In ME1, Cerberus is committing crimes... 1) killing an Alliance Admiral is a crime. 2) Since husks come from humans... then we know they had three in captivity on Binthu.. along with Rachni. Those are crimes.
As far as the genophage... you're speaking about a council from more than 1,400 years prior to Shepard's time. Mordin doesn't indicate that he was working for the Council when he updated the genophage. He says he was working for Salarian STG Special Tasks Group. We don't know whether their assignment came from the Council or from the Salarian government (Dalatrass). So, again, there appears to have been no crime commited by the Council in ME2.
The Council is ineffective and tends to "turn a blind eye" because it is somewhat powerless to take action, particularly when the Turians are involved... but that doesn't make them a criminal organization. Cerberus went rogue... left the Alliance... and is clearly controlled by one man, TIM... and they commit crimes against humanity and other species in council space. The council is not "as bad as Cerberus."

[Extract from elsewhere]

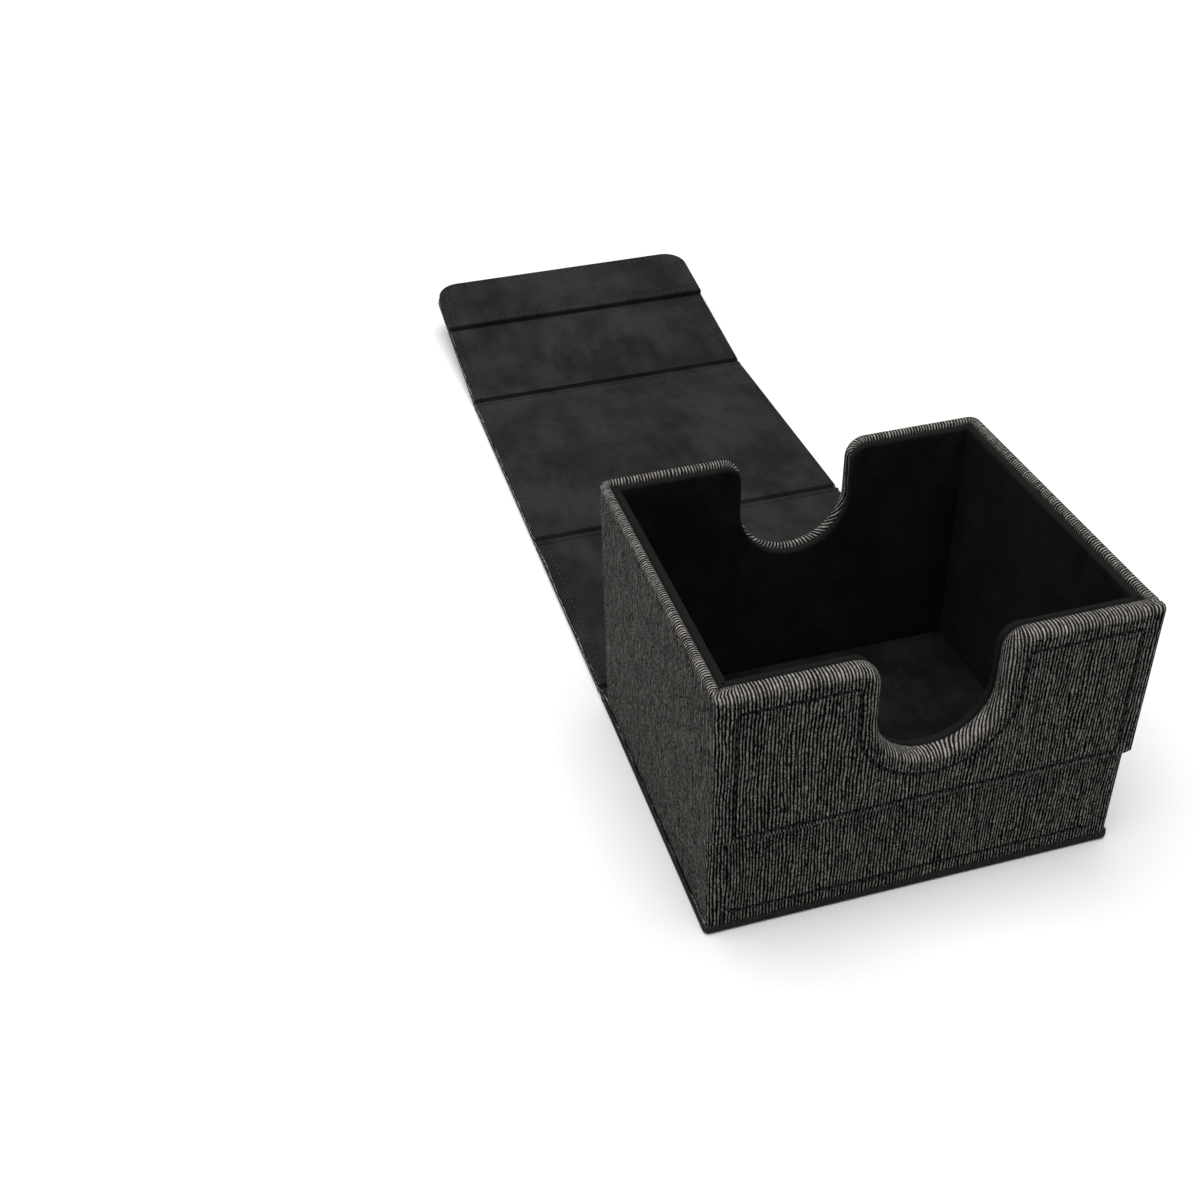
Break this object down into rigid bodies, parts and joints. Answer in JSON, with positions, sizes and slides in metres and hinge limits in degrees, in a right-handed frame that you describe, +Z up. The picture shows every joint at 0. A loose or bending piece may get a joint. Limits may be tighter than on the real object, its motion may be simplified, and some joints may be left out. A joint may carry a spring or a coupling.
{
  "type": "card deck box",
  "caption": "Leatherette deck box for sleeved trading cards, with a soft liner, finger notches and a wrap-around cover that folds shut over the front by hidden magnets.",
  "frame": {"origin": "centre of the box's underside, on the table", "axes": "+X to the box's right seen from the front, +Y from the front to the back and along the opened cover, +Z up"},
  "size_m": [0.1086, 0.3521, 0.076],
  "materials": {
    "leatherette": "ribbed, semi-matt",
    "microsuede": "brushed",
    "greyboard": "raw board",
    "magnet": "nickel plated",
    "thread": "twisted"
  },
  "bodies": {
    "box": {"base_skin": "leatherette", "base_board": "greyboard", "bottom_board": "greyboard", "front_wall_board": "greyboard", "back_wall_board": "greyboard", "left_wall_board": "greyboard", "right_wall_board": "greyboard", "outer_wrap": "leatherette", "overlay_board": "greyboard", "overlay_wrap": "leatherette", "box_magnets": "magnet", "front_liner_board": "greyboard", "back_liner_board": "greyboard", "left_liner_board": "greyboard", "right_liner_board": "greyboard", "floor_liner_board": "greyboard", "front_liner_suede": "microsuede", "back_liner_suede": "microsuede", "left_liner_suede": "microsuede", "right_liner_suede": "microsuede", "floor_liner_suede": "microsuede", "overlay_thread": "thread", "lower_front_thread": "thread", "back_fold_skin": "leatherette", "back_fold_lining": "microsuede"},
    "back_panel": {"back_board": "greyboard", "back_skin": "leatherette", "back_lining": "microsuede", "back_thread": "thread", "top_fold_skin": "leatherette", "top_fold_lining": "microsuede"},
    "top_panel": {"top_board": "greyboard", "top_skin": "leatherette", "top_lining": "microsuede", "top_thread": "thread", "front_fold_skin": "leatherette", "front_fold_lining": "microsuede"},
    "flap": {"flap_board": "greyboard", "flap_skin": "leatherette", "flap_lining": "microsuede", "flap_thread": "thread", "pad_board": "greyboard", "pad_lining": "microsuede", "flap_magnets": "magnet"}
  },
  "joints": [
    {"name": "back_fold", "type": "hinge", "parent": "box", "child": "back_panel", "pos_m": [0, 0.04835, 0], "axis": [1, 0, 0], "range_deg": [0, 90], "deforming": ["back_fold_skin", "back_fold_lining"]},
    {"name": "top_fold", "type": "hinge", "parent": "back_panel", "child": "top_panel", "pos_m": [0, 0.12795, 0], "axis": [1, 0, 0], "range_deg": [0, 90], "deforming": ["top_fold_skin", "top_fold_lining"]},
    {"name": "front_fold", "type": "hinge", "parent": "top_panel", "child": "flap", "pos_m": [0, 0.22705, 0], "axis": [1, 0, 0], "range_deg": [-10, 80], "deforming": ["front_fold_skin", "front_fold_lining"]}
  ]
}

As far as the spectres go... we see first-hand how little the Council actually has control over them. They appoint them and basically cut them loose... putting the onus on the spectre to "do what they feel is right (or wrong). That's also not a crime because in the end, all they bestow on a spectre is a symbolic title. The impression of spectres being above the law that the public holds is what puts them above the law. It's not like the Council steps in and prevents the Alliance from putting Shepard into detection even if he/she is, at that time, still a spectre.